John Stossel, left, tapes his debut show "Stossel" on the Fox Business Network in New York, Tuesday, Dec. 8, 2009. The weekly program is scheduled to begin Thursday. (AP Photo/Richard Drew)

Fox Business Network host John Stossel announced Wednesday that he has lung cancer — but the diagnosis wasn't even what seemed to concern him most.

In a opinion piece, Stossel wrote that his doctors caught the disease early enough that he is expected to make a full recovery.

In this Dec. 8, 2009 file photo, John Stossel, tapes his debut show "Stossel" on the Fox Business Network in New York. Stossel says growing his now-signature moustache was a turning point.

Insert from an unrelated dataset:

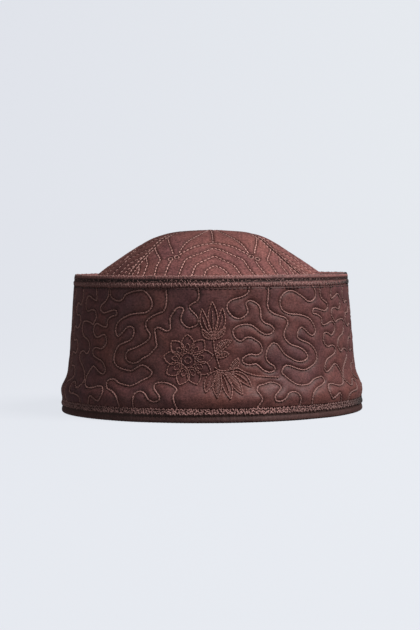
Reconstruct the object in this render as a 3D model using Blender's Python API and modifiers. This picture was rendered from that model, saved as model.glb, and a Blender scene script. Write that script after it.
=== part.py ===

As someone who always looked younger than his years, it was the moustache, maligned as it may be depending on fashion trends, that got him some respect, he says.   (AP Photo/Richard Drew, File) John Stossel tapes his show "Stossel" on the Fox Business Network in New York. (AP Photo/Richard Drew, File)

“Soon I will barely notice that a fifth of my lung is gone," Stossel wrote while he was still at the hospital. "I believe them. After all, I’m at New York-Presbyterian Hospital. U.S. News & World Report ranked it No. 1 in New York. I get excellent medical care here."

But the libertarian host of "Stossel" went on to point out that while the medical care he receives is satisfactory, the customer service he gets at the hospital leaves something to be desired.

"Doctors keep me waiting for hours, and no one bothers to call or email to say, 'I'm running late.' Few doctors give out their email address. Patients can't communicate using modern technology," Stossel said.

He went on to say that medical staff perform X-rays, EKG tests, echocardiograms and blood tests on him, all of which he questions the necessity for. Stossel says the reason no one ever mentions the need or cost for such tests is because patients rarely pay out of pocket. The government or insurance companies often pay, instead.

"Customer service is sclerotic because hospitals are largely socialist bureaucracies," Stossel added.

"Instead of answering to consumers, which forces businesses to be nimble, hospitals report to government, lawyers and insurance companies. Whenever there's a mistake, politicians impose new rules: the Health Insurance Portability and Accountability Act paperwork, patient rights regulations, new layers of bureaucracy," he added.

"Try running a business with rules like that," Stossel said.